#### Directions for this task
Locate the line that contains "build_chimneys()" and the line that contains "obj.parent = empty". Copy both of them exactly, together with every line between them, and no others.
* start *
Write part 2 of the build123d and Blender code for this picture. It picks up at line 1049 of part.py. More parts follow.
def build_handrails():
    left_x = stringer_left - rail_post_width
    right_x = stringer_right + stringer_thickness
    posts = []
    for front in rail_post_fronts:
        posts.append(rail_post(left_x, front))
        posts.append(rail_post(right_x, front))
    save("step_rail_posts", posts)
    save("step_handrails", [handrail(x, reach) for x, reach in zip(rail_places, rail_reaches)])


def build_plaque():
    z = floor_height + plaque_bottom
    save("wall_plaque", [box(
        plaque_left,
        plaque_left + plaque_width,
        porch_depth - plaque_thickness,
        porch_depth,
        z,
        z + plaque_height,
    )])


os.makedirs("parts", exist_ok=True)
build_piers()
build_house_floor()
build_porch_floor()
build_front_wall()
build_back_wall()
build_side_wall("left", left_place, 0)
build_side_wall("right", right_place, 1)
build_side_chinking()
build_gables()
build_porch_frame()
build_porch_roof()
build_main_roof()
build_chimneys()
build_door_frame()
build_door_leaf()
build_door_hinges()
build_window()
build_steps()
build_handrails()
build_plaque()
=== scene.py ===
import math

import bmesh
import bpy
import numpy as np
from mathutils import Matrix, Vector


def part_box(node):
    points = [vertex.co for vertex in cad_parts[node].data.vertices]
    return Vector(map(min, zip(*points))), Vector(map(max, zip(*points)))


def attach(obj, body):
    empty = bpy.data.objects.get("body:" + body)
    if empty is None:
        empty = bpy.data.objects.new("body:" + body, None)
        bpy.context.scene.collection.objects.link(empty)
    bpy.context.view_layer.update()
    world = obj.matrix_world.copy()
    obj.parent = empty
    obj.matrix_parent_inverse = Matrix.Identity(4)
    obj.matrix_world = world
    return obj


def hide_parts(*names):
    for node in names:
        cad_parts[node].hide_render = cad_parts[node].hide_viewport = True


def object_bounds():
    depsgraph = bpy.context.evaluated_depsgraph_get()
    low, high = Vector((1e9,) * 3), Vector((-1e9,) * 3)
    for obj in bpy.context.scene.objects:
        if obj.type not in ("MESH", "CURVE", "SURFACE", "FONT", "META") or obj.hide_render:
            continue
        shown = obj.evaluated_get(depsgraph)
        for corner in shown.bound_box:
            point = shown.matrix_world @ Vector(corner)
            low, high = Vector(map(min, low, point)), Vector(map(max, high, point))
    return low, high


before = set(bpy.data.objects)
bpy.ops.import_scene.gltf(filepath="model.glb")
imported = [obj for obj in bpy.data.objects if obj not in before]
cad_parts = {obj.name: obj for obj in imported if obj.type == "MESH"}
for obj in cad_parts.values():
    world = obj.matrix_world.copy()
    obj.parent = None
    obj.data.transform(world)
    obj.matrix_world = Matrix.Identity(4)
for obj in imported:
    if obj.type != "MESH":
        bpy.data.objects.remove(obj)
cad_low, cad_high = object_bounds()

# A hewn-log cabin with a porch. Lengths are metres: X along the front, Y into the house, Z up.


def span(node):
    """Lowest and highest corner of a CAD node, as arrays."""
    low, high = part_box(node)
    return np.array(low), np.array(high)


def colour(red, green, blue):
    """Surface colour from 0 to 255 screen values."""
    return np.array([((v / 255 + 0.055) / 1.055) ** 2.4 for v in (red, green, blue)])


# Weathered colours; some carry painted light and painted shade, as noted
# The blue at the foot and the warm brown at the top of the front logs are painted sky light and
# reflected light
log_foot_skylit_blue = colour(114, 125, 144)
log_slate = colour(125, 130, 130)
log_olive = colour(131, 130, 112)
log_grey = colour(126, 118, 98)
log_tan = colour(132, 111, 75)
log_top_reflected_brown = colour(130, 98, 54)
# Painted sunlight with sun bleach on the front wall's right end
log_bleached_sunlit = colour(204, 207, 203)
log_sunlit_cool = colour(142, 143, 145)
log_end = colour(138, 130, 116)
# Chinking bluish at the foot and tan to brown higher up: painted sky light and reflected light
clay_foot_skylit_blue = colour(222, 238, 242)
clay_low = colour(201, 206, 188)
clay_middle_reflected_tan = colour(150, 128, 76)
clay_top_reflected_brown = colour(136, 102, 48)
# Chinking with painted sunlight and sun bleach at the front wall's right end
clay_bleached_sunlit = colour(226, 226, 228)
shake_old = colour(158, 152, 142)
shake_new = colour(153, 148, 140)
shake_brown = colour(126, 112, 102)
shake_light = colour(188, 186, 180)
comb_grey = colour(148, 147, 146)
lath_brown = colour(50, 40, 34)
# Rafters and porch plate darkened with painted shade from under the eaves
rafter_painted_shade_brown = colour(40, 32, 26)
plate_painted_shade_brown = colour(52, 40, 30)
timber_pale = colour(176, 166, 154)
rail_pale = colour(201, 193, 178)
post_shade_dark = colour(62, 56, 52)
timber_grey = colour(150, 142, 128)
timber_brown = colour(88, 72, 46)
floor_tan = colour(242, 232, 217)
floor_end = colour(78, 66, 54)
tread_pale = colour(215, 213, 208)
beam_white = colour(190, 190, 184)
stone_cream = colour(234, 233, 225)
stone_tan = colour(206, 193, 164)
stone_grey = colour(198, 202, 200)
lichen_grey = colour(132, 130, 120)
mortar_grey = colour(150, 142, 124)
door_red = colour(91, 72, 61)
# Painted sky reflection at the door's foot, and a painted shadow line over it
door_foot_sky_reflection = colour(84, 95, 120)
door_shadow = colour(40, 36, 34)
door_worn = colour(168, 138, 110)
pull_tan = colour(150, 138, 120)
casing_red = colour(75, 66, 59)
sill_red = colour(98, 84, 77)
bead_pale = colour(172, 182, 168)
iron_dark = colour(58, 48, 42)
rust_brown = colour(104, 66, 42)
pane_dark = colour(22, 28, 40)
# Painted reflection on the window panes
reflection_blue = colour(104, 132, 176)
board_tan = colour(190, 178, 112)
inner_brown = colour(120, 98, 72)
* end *
#### Finished answer
build_chimneys()
build_door_frame()
build_door_leaf()
build_door_hinges()
build_window()
build_steps()
build_handrails()
build_plaque()
=== scene.py ===
import math

import bmesh
import bpy
import numpy as np
from mathutils import Matrix, Vector


def part_box(node):
    points = [vertex.co for vertex in cad_parts[node].data.vertices]
    return Vector(map(min, zip(*points))), Vector(map(max, zip(*points)))


def attach(obj, body):
    empty = bpy.data.objects.get("body:" + body)
    if empty is None:
        empty = bpy.data.objects.new("body:" + body, None)
        bpy.context.scene.collection.objects.link(empty)
    bpy.context.view_layer.update()
    world = obj.matrix_world.copy()
    obj.parent = empty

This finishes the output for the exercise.